И дальше будет трудно. Но не потому, что будут обижать. Меня тоже обижают. Дали мне бы власть, я тоже бы обижал.
Многих бы обидел.
ОБ ИСКУССТВЕ. О ТРУДЕ ПИСАТЕЛЯ
- Искусство сложно, но сложно не само по себе. Это лестница, у которой нет перил.
И нужно видеть, хорошо знать, куда идешь, чтобы дойти.
- В русских писателях начала века богатство не русской, а мировой литературы. Я бы сравнил это с эпохой Возрождения.
Из той же сделанной мне надписи на книге "Лев Толстой":
"1 ) Живите благоразумно.
2 ) Займите день.
3 ) Не забывайте класть план дня на карту.
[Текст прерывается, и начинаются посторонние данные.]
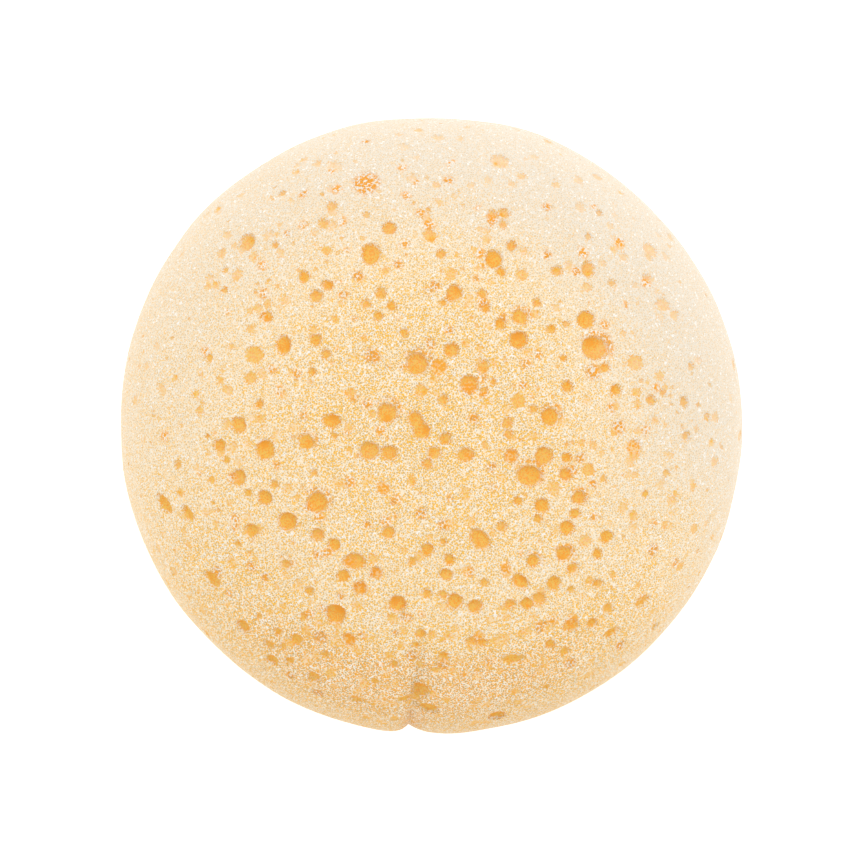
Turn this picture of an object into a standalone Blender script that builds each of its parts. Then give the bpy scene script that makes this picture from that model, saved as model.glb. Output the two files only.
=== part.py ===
"""Round bath sponge lying on its flat back.

One bun of cream open-celled foam. Its skin is broken by round voids of many sizes, and a short
crease is pressed into its edge.

Units are metres and +Z is up. The origin is the middle of the flat back. +Y is the upper edge of
the sponge as it is pictured, +X its right edge, and the crease is in the edge towards -Y.
"""
import math
import random

import bmesh
import bpy
from mathutils import Matrix, Vector

# Driving dimensions of the bun
WIDTH = 0.130
HEIGHT = 0.072
WAIST = 0.033           # height of the widest level above the flat back
BACK_REACH = 0.037      # how far a round back would reach below the waist, before it is cut flat
BLUNTNESS = 2.6         # exponent of the side curve, 2 for an ellipse and more for a squarer edge
RADIUS = WIDTH / 2

# Slow swellings of the plan outline: direction and spread in degrees, height in metres
SWELLINGS = [
    (45, 28, -0.0004),
    (90, 11, -0.0007),
    (145, 20, 0.0005),
    (228, 26, -0.0004),
    (276, 24, -0.0004),
]

# The crease: a notch in the edge with a steep left flank and a long right one
CREASE_DIRECTION = math.radians(265.6)
CREASE_LEAN = math.radians(2.2)     # how far it wanders sideways between the front and the back
CREASE_DEPTH = 0.0022
CREASE_LEFT = 0.0014
CREASE_RIGHT = 0.0034
CREASE_STARTS = 0.70    # share of the radius where it begins on the front and on the back
CREASE_FULL = 0.97      # share of the radius where it has its full depth

# Mesh of the bun
PLAN_STEP = 6           # degrees between two columns of the mesh
CREASE_COLUMNS = [-4.5, -2.4, -1.2, 0, 1.6, 3.6, 6.4]
CREASE_CLEARANCE = 9    # degrees beside the crease that only its own columns fill
FRONT_LEVELS = 11
BACK_LEVELS = 8

# Voids in the front, read by eye: column, row and radius in pixels of the 850 pixel photograph
LARGE_VOIDS = [
    (595, 349, 13.5), (586, 320, 9.5), (417, 364, 11.5), (386, 412, 10.5), (419, 422, 8),
    (420, 432, 8.5), (368, 450, 10), (389, 453, 8.5), (265, 450, 10.5), (317, 503, 11),
    (287, 522, 10), (528, 476, 12), (544, 456, 9), (354, 562, 10.5), (335, 615, 11),
    (397, 604, 9), (455, 602, 8.5), (475, 607, 8), (482, 541, 9.5), (238, 425, 8.5),
    (306, 442, 8.5), (331, 421, 9), (283, 345, 9), (254, 355, 9), (371, 254, 11),
    (247, 242, 9), (494, 259, 9.5), (500, 161, 10), (518, 340, 9.5), (520, 317, 8.5),
    (454, 293, 8.5), (469, 384, 9.5), (439, 367, 9), (451, 350, 8), (550, 417, 9.5),
    (465, 455, 8.5), (564, 555, 8.5), (520, 582, 9), (554, 584, 8), (571, 626, 8),
    (540, 507, 9), (634, 448, 8), (611, 634, 9), (641, 602, 9), (512, 660, 9.5),
    (500, 712, 10), (420, 687, 9), (427, 706, 9), (163, 503, 9), (188, 516, 8),
    (212, 578, 9), (238, 478, 8.5), (265, 498, 8), (243, 627, 8), (663, 305, 8),
    (650, 252, 8), (366, 186, 8),
]
MIDDLE_VOIDS = [
    (389, 228, 7.5), (430, 236, 7), (451, 275, 7), (323, 223, 6), (331, 206, 6),
    (304, 277, 6.5), (327, 285, 6), (316, 296, 7), (267, 317, 6), (381, 293, 6),
    (492, 215, 6), (504, 213, 6), (511, 246, 6),
    (522, 275, 7), (588, 269, 7.5), (500, 324, 6.5), (483, 367, 7.5),
    (315, 340, 6.5), (326, 354, 5.5), (350, 393, 6), (421, 391, 7), (443, 400, 6),
    (518, 401, 7.5), (507, 423, 6), (511, 456, 7), (445, 439, 6.5), (434, 453, 7),
    (427, 464, 6), (566, 458, 6), (566, 475, 7), (579, 498, 7.5), (575, 514, 6),
    (588, 470, 7), (567, 528, 8), (607, 537, 7), (597, 554, 6), (573, 569, 6.5),
    (533, 561, 7), (539, 599, 7), (527, 604, 7), (427, 550, 7), (449, 560, 6),
    (446, 575, 7), (376, 573, 6.5), (360, 589, 7), (343, 576, 7), (388, 533, 7),
    (285, 565, 6), (317, 535, 7), (334, 545, 7), (251, 531, 7.5), (219, 446, 7),
    (501, 527, 6), (383, 488, 6.5), (605, 368, 6), (567, 387, 6.5), (616, 390, 6),
    (349, 640, 7), (296, 640, 7), (272, 660, 7), (314, 677, 7), (443, 657, 6),
    (471, 642, 6), (592, 624, 6), (608, 609, 6.5), (550, 645, 6), (674, 315, 6),
    (635, 363, 7.5),
]

# How the photograph shows the sponge, seen from straight above the crown
PHOTO_CENTRE = (431.5, 425.5)
PHOTO_WIDTH = 622       # pixels across the widest level
VIEW_HEIGHT = 1.10      # height of the eye above the widest level
PIXEL = WIDTH / PHOTO_WIDTH

# Voids out of the photograph's sight, spread by chance over the edge and the back
VOID_SEED = 46
EDGE_TURNS = [14, -4, -22, -40, -57]
EDGE_VOIDS = [11, 12, 12, 11, 9]
EDGE_VOID_RADIUS = (0.0011, 0.0023)
BACK_VOIDS = 10
BACK_VOID_BAND = (0.017, 0.033)

# Shape of one void: a ball whose middle lies a little under the skin
VOID_SINK = 0.35        # depth of its middle as a share of its mouth's radius
ROUND_ENOUGH = 0.00185  # mouth radius from which a void gets the finer ball
COARSE_SWELL = 1.12     # makes up for the flat faces of the coarser ball

FOAM_COLOUR = (0.92, 0.70, 0.44, 1.0)
FOAM_ROUGHNESS = 0.92
SHARP_ANGLE = math.radians(38)
KEPT_SHARE = 0.74       # share of the cut mesh's triangles that is kept, without its slivers
BACK_SLACK = 0.0001     # what lies this close to the back's level is brought into it


def wrapped(angle):
    """The angle between -180 and 180 degrees, in radians."""
    return math.remainder(angle, math.tau)


def outline(angle):
    """Plan radius of the widest level in one direction."""
    radius = RADIUS
    for direction, spread, height in SWELLINGS:
        away = wrapped(angle - math.radians(direction)) / math.radians(spread)
        radius += height * math.exp(-away * away)
    return radius


def crease_direction(turn):
    """Direction of the crease's bottom line at one turn from the widest level."""
    return CREASE_DIRECTION + CREASE_LEAN * math.sin(2 * turn + 0.4 * math.sin(5 * turn))


def crease(angle, turn, share):
    """How far the crease pulls the skin in, at one place of it and its share of the plan radius."""
    along = wrapped(angle - crease_direction(turn)) * RADIUS
    flank = CREASE_LEFT if along < 0 else CREASE_RIGHT
    fade = min(max((share - CREASE_STARTS) / (CREASE_FULL - CREASE_STARTS), 0), 1)
    return CREASE_DEPTH * fade * math.exp(-abs(along) / flank)


def skin(angle, turn):
    """Point of the skin in one direction, turned down (-) or up (+) from the widest level."""
    share = max(math.cos(turn), 0) ** (2 / BLUNTNESS)
    rise = abs(math.sin(turn)) ** (2 / BLUNTNESS)
    if turn > 0:
        height = WAIST + (HEIGHT - WAIST) * rise
    else:
        height = max(WAIST - BACK_REACH * rise, 0)
    radius = outline(angle) * share - crease(angle, turn, share)
    return Vector((radius * math.cos(angle), radius * math.sin(angle), height))


def skin_normal(angle, turn):
    """Outward direction of the skin, from two short steps along it."""
    step = math.radians(0.5)
    along = skin(angle + step, turn) - skin(angle - step, turn)
    up = skin(angle, turn + step) - skin(angle, turn - step)
    return along.cross(up).normalized()


def columns(turn):
    """Directions of one level's mesh columns, closer together at the crease, which they follow."""
    angles = [crease_direction(turn) + math.radians(offset) for offset in CREASE_COLUMNS]
    free = 360 - 2 * CREASE_CLEARANCE
    count = round(free / PLAN_STEP)
    for index in range(count + 1):
        beside = math.radians(CREASE_CLEARANCE + free * index / count)
        angles.append(CREASE_DIRECTION + beside)
    return angles


def make_bun():
    """The plain bun as one closed mesh, from the flat back up to the crown."""
    bm = bmesh.new()
    cut = math.asin((WAIST / BACK_REACH) ** (BLUNTNESS / 2))
    turns = [-cut * (1 - step / BACK_LEVELS) for step in range(BACK_LEVELS)]
    turns += [math.pi / 2 * step / FRONT_LEVELS for step in range(FRONT_LEVELS)]
    rings = []
    for turn in turns:
        rings.append([bm.verts.new(skin(angle, turn)) for angle in columns(turn)])
    back = bm.verts.new((0, 0, 0))
    crown = bm.verts.new((0, 0, HEIGHT))
    count = len(rings[0])
    for index in range(count):
        after = (index + 1) % count
        bm.faces.new((rings[0][after], rings[0][index], back))
        for low, high in zip(rings, rings[1:]):
            bm.faces.new((low[index], low[after], high[after], high[index]))
        bm.faces.new((rings[-1][index], rings[-1][after], crown))
    mesh = bpy.data.meshes.new("sponge")
    bm.to_mesh(mesh)
    bm.free()
    return mesh


def front_void(column, row, pixels):
    """A void of the front, from where the photograph shows it: place, outward way, radius."""
    across = (column - PHOTO_CENTRE[0]) * PIXEL
    up = (PHOTO_CENTRE[1] - row) * PIXEL
    angle = math.atan2(up, across)
    nearness = 1
    for _ in range(4):
        share = min(math.hypot(across, up) * nearness / outline(angle), 0.99)
        turn = math.acos(share ** (BLUNTNESS / 2))
        place = skin(angle, turn)
        nearness = 1 - (place.z - WAIST) / VIEW_HEIGHT
    return place, skin_normal(angle, turn), pixels * PIXEL * nearness


def hidden_voids():
    """Voids of the edge and the back: place, outward way, radius."""
    chance = random.Random(VOID_SEED)
    voids = []
    for turn, count in zip(EDGE_TURNS, EDGE_VOIDS):
        for index in range(count):
            angle = math.tau * (index + chance.uniform(0.15, 0.85)) / count
            level = math.radians(turn + chance.uniform(-5, 5))
            radius = chance.uniform(*EDGE_VOID_RADIUS)
            if abs(wrapped(angle - CREASE_DIRECTION)) > math.radians(9):
                voids.append((skin(angle, level), skin_normal(angle, level), radius))
    for index in range(BACK_VOIDS):
        angle = math.tau * (index + chance.uniform(0.2, 0.8)) / BACK_VOIDS
        reach = chance.uniform(*BACK_VOID_BAND)
        place = Vector((reach * math.cos(angle), reach * math.sin(angle), 0))
        voids.append((place, Vector((0, 0, -1)), chance.uniform(*EDGE_VOID_RADIUS)))
    return voids


def make_void_balls():
    """All the voids as balls in one mesh, each turned its own way."""
    chance = random.Random(VOID_SEED + 1)
    voids = [front_void(*read) for read in LARGE_VOIDS + MIDDLE_VOIDS] + hidden_voids()
    bm = bmesh.new()
    for place, outward, mouth in voids:
        fine = mouth >= ROUND_ENOUGH
        ball = mouth * math.hypot(1, VOID_SINK)
        middle = Matrix.Translation(place - outward * mouth * VOID_SINK)
        spin = Matrix.Rotation(chance.uniform(0, math.tau), 4, "Z")
        tumble = Matrix.Rotation(chance.uniform(0, math.tau), 4, "X")
        bmesh.ops.create_icosphere(
            bm,
            subdivisions=2 if fine else 1,
            radius=ball if fine else ball * COARSE_SWELL,
            matrix=middle @ spin @ tumble,
        )
    mesh = bpy.data.meshes.new("voids")
    bm.to_mesh(mesh)
    bm.free()
    return mesh


def foam_material():
    """Cream foam, matt all over."""
    material = bpy.data.materials.new("cream_foam")
    material.use_nodes = True
    shader = material.node_tree.nodes["Principled BSDF"]
    shader.inputs["Base Color"].default_value = FOAM_COLOUR
    shader.inputs["Roughness"].default_value = FOAM_ROUGHNESS
    shader.inputs["Metallic"].default_value = 0
    return material


def cut_voids(body, cutter):
    """Cut the voids out of the body and keep the cut mesh, with crisp rims."""
    cut = body.modifiers.new("Voids", "BOOLEAN")
    cut.operation = "DIFFERENCE"
    cut.solver = "EXACT"
    cut.use_self = True
    cut.object = cutter
    thin_out = body.modifiers.new("Thin out", "DECIMATE")
    thin_out.ratio = KEPT_SHARE
    bpy.context.view_layer.update()
    evaluated = body.evaluated_get(bpy.context.evaluated_depsgraph_get())
    body.data = bpy.data.meshes.new_from_object(evaluated)
    body.data.name = "sponge"
    body.modifiers.clear()
    bpy.data.objects.remove(cutter)
    for vertex in body.data.vertices:
        if abs(vertex.co.z) < BACK_SLACK:
            vertex.co.z = 0
    body.data.shade_smooth()
    body.data.set_sharp_from_angle(angle=SHARP_ANGLE)


def make_sponge():
    """The sponge, one piece of foam."""
    mesh = make_bun()
    mesh.materials.append(foam_material())
    sponge = bpy.data.objects.new("sponge", mesh)
    cutter = bpy.data.objects.new("voids", make_void_balls())
    for made in (sponge, cutter):
        bpy.context.scene.collection.objects.link(made)
    cut_voids(sponge, cutter)


for leftover in list(bpy.data.objects):
    bpy.data.objects.remove(leftover)
make_sponge()
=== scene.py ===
import math
import random

import bpy
import numpy as np
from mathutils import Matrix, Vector, noise
from mathutils.geometry import delaunay_2d_cdt
from mathutils.kdtree import KDTree


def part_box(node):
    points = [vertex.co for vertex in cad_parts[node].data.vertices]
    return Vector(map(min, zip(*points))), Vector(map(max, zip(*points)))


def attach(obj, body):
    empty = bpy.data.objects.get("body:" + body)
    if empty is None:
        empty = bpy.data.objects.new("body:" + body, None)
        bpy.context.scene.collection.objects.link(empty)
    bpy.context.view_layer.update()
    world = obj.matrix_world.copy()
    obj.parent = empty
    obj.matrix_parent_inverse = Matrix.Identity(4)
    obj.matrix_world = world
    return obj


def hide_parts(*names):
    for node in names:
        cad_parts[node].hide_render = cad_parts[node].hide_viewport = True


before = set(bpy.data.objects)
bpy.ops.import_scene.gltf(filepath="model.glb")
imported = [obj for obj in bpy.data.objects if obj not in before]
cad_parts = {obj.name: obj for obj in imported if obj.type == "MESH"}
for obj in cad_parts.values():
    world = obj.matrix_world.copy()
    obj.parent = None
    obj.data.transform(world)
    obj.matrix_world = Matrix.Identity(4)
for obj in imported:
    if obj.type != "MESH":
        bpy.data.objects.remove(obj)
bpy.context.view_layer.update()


# The bun. One round block of cream open-celled foam, cut and rounded by a die, lies on its flat
# back. Its side is a blunt curve turned round the middle, with slow swellings of the outline and
# one crease pressed into the edge.
low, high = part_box("sponge")
RADIUS = (high[0] - low[0]) / 2
HEIGHT = high[2]
WAIST = 0.033           # height of the widest level above the flat back
BACK_REACH = 0.037      # how far a round back would reach below it, before it is cut flat
BLUNTNESS = 2.6         # exponent of the side curve, 2 for an ellipse and more for a squarer edge
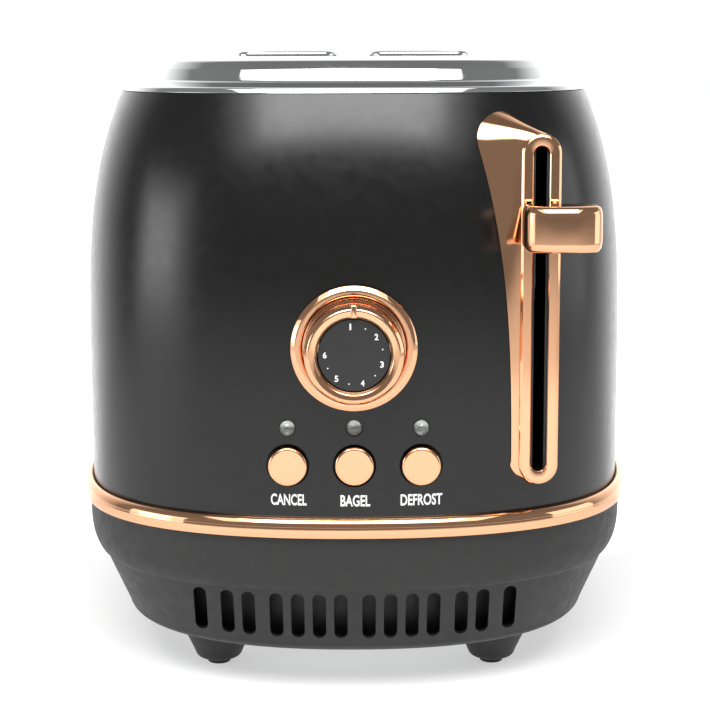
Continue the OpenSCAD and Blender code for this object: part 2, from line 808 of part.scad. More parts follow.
module tact_switches() placed() color("#404040")
    for (k = [-1 : 1]) {
        block([k * button_pitch - 3, board_y0 - 2.6, button_z - 3],
              [k * button_pitch + 3, board_y0 - 0.02, button_z + 3]);
        rod_y(k * button_pitch, button_z, 1.7, plunger_y, board_y0 - 2.5);
    }

// Fixed ring on the body: rounded lip, inner dish that the dial ring turns in
module dial_flange() placed() color(copper)
    turned_y(0, flange_back_y, dial_z) {
        difference() {
            translate([5.2, 0]) square([flange_r - 5.2, 3.1]);
            translate([5, 1]) square([11.3, 5]);
            translate([flange_r, 3.1]) rotate(45) square(1.6, center = true);
            translate([16.3, 3.1]) rotate(45) square(1.4, center = true);
        }
        translate([16.6, -3]) square([dial_hole_r - 0.1 - 16.6, 3.1]);
    }

hub_r = 4.9;
shaft_r = 3;

// Turning ring with its pointer rib, web and hub
module dial_ring() placed() color(copper)
    difference() {
        union() {
            turned_y(0, ring_y, dial_z)
                polygon([[11.5, -1.2], [12.6, -0.2], [13.8, 0], [14.8, -0.5],
                         [ring_r, -2.2], [ring_r, -14.7], [shaft_r + 0.03, -14.7],
                         [shaft_r + 0.03, -11.4], [hub_r, -11.4], [hub_r, -13.5],
                         [11.5, -13.5]]);
            block([-0.9, ring_y - 0.5, dial_z + 11.8], [0.9, ring_y + 6, dial_z + ring_r + 0.2]);
        }
        rod_y(0, dial_z, shaft_r + 0.03, -170, -140);
    }

// Number disc, held still by a post through the hollow shaft
module dial_face() placed() color("#1d1d1f") {
    turned_y(0, ring_y + 1.4, dial_z)
        polygon([[0, -3], [11.2, -3], [11.2, -0.3], [10.9, 0], [0, 0]]);
    rod_y(0, dial_z, 1.5, ring_y + 3, board_y0 + 1);
}

// Potentiometer: body on the board, hollow shaft turning in its collar
module potentiometer_shaft() placed() color("#c9c9c4")
    turned_y(0, -140.2, dial_z)
        translate([1.7, 0]) square([shaft_r - 1.7, 12]);

module potentiometer_body() placed() color("#35363a")
    difference() {
        union() {
            rod_y(0, dial_z, 8.5, -140.1, board_y0 - 0.02);
            rod_y(0, dial_z, 4.6, -144.5, -140);
        }
        rod_y(0, dial_z, shaft_r + 0.05, -150, -139.8);
        rod_y(0, dial_z, 1.8, -150, -125);
    }

// Clear lamp with a domed tip and two legs to the board
module indicator(k) placed() color("#cfd2cf") {
    turned_y(k * button_pitch, led_tip_y + led_r, led_z)
        intersection() {
            union() {
                circle(led_r);
                translate([0, -8.4]) square([led_r, 8.4]);
            }
            translate([0, -20]) square(40);
        }
    for (x = [-1.27, 1.27])
        block([k * button_pitch + x - 0.25, -137.8, led_z - 0.25],
              [k * button_pitch + x + 0.25, board_y0 - 0.05, led_z + 0.25]);
}
module indicator_cancel() indicator(-1);
module indicator_bagel() indicator(0);
module indicator_defrost() indicator(1);

// Flat-faced push button with a rounded edge, retaining flange and snap stem
module button(k) placed() color(copper)
    turned_y(k * button_pitch, button_front_y, button_z)
        polygon([[0, 0], [button_r - 1.2, 0], [button_r - 0.35, -0.35],
                 [button_r, -1.2], [button_r, -5.4], [7.6, -5.4], [7.6, -6.2],
                 [stem_r, -6.2], [stem_r, -10.2], [3.9, -10.2], [3.9, -11],
                 [stem_r, -11], [stem_r, -11.6], [0, -11.6]]);
module button_cancel() button(-1);
module button_bagel() button(0);
module button_defrost() button(1);

// Grommet that the mains lead leaves through
module cord_gland() placed() color("#171717")
    at_gland() difference() {
        union() {
            translate([0, 0, -3.8]) cylinder(h = 3.5, r1 = 5.6, r2 = 7.4);
            translate([0, 0, -1]) cylinder(h = 7.5, r = gland_r);
        }
        translate([0, 0, -10]) cylinder(h = 30, r = 3.4);
    }

base_housing();
bottom_plate();
foot_front_left();
foot_front_right();
foot_rear_left();
foot_rear_right();
base_screws();
body_shell();
trim_band();
top_cover();
slot_collar_left();
slot_collar_right();
crumb_tray();
tray_handle();
tray_rails();
chassis_pan();
front_frame();
rear_frame();
heat_shield_left();
heat_shield_right();
element_card_left();
element_card_centre();
element_card_right();
heating_ribbon_left();
heating_ribbon_centre();
heating_ribbon_right();
bread_guard_left_outer();
bread_guard_left_inner();
bread_guard_right_inner();
bread_guard_right_outer();
bread_rack_left();
bread_rack_right();
carriage_bracket();
carriage_bushing();
armature_plate();
lever_arm();
lever_knob();
lever_escutcheon();
slot_seal();
guide_rod();
rod_bracket();
lift_spring();
magnet_core();
magnet_coil();
switch_contacts();
control_carrier();
control_board();
tact_switches();
dial_flange();
dial_ring();
dial_face();
potentiometer_body();
potentiometer_shaft();
indicator_cancel();
indicator_bagel();
indicator_defrost();
button_cancel();
button_bagel();
button_defrost();
cord_gland();
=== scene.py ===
"""Visual model of a two-slice pop-up toaster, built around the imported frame.

The frame is in metres, +Z up, with the control end towards -Y. Shapes are worked out in millimetres
from the middle of the casing, and at() turns them into frame coordinates.
"""
import math

import bmesh
import bpy
import numpy as np
from mathutils import Matrix, Vector


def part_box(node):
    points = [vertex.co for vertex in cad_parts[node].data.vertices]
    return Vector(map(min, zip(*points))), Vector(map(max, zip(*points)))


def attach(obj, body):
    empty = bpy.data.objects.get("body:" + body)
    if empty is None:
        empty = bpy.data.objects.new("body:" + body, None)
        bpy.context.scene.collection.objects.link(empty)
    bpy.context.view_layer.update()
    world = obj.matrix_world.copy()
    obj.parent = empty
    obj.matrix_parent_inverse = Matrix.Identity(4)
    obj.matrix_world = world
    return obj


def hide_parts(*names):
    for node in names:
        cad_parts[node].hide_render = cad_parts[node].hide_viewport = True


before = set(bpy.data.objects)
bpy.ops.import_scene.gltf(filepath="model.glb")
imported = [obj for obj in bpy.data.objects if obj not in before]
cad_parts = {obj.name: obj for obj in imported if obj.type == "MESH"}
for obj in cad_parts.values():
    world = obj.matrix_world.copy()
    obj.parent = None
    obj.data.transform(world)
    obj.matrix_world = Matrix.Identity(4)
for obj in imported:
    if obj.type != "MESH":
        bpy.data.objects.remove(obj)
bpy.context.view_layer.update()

MM = 0.001


# ---------- sizes taken from the frame ----------

def box_mm(node):
    """Lowest and highest corner of a CAD node in casing millimetres."""
    low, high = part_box(node)
    shift = Vector((0, CASING_Y, 0))
    return (Vector(low) - shift) / MM, (Vector(high) - shift) / MM


CASING_Y = (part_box("trim_band")[0][1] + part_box("trim_band")[1][1]) / 2
BAND_LOW, BAND_HIGH = box_mm("trim_band")
HALF_W = BAND_HIGH.x
HALF_L = BAND_HIGH.y
BASE_Z = box_mm("bottom_plate")[0].z
BASE_TOP_Z = box_mm("base_housing")[1].z
BODY_LOW_Z = box_mm("body_shell")[0].z
BODY_TOP_Z = box_mm("body_shell")[1].z
COVER_TOP_Z = box_mm("top_cover")[1].z
COLLAR_LOW, COLLAR_HIGH = box_mm("slot_collar_right")
SLOT_X = (COLLAR_LOW.x + COLLAR_HIGH.x) / 2
DIAL_LOW, DIAL_HIGH = box_mm("dial_flange")
DIAL_Z = (DIAL_LOW.z + DIAL_HIGH.z) / 2
FLANGE_R = (DIAL_HIGH.z - DIAL_LOW.z) / 2
SEAL_LOW, SEAL_HIGH = box_mm("slot_seal")
LEVER_X = (SEAL_LOW.x + SEAL_HIGH.x) / 2

# Plan outline: |x / half width| ** P + |y / half length| ** Q = 1
PLAN_P = 2.2
PLAN_Q = 4.8
AROUND = 336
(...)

4 ) Жизнь должна состоять из неудач. В результате побед или поражений".
И там же:
"Вы ученик! Надо работать так, как работает носильщик".
СЕЙЧАС И ТОГДА
Для Шкловского было неожиданностью, что начинающий автор пришел не с киносценарием, а со стихами, да к тому же футуристического характера. Он дважды внимательно прочитал их, спросил, можно ли нарушить очередность сложенных в стопку листов. Комментировал. По поводу встретившейся ему метафоры он сказал: "она этого не стоит". Дру
гая - "батареи парового отопления невкусные вафли" - его удивила: "Я такого нигде не читал, это вами увидено". Одно понравившееся ему стихотворение вызвало реакцию вполне футуристическую, Шкловский потряс над головой кулаком и очень громко воскликнул: "Это хорошо!!" Обещал принять участие в судьбе моих стихов и просил присылать. Я тогда жил в Тбилиси и стихи послал, сопроводив письмом, в котором наряду с активными позициями по различным вопросам хватало и прозрачных антисоветских намеков. До сих пор не знаю, дошло ли оно до Виктора Борисовича. Ответа я не получил.
Я, беседуя с ним тогда, мог только при усилии отмечать признаки, свидетельствовавшие, что разговариваю с человеком восьмидесяти лет, так были сильны оставшиеся в памяти могучая энергия, молодая эмоциональность, бескомпромиссность, максимализм, обаяние и тактичность.
Не тогда, только теперь особенным стало слово из его книги "Тетива" "сейчас": "Вместе мы проходили свою дорогу - Борис Эйхенбаум, Юрий Тынянов и я - сейчас живой".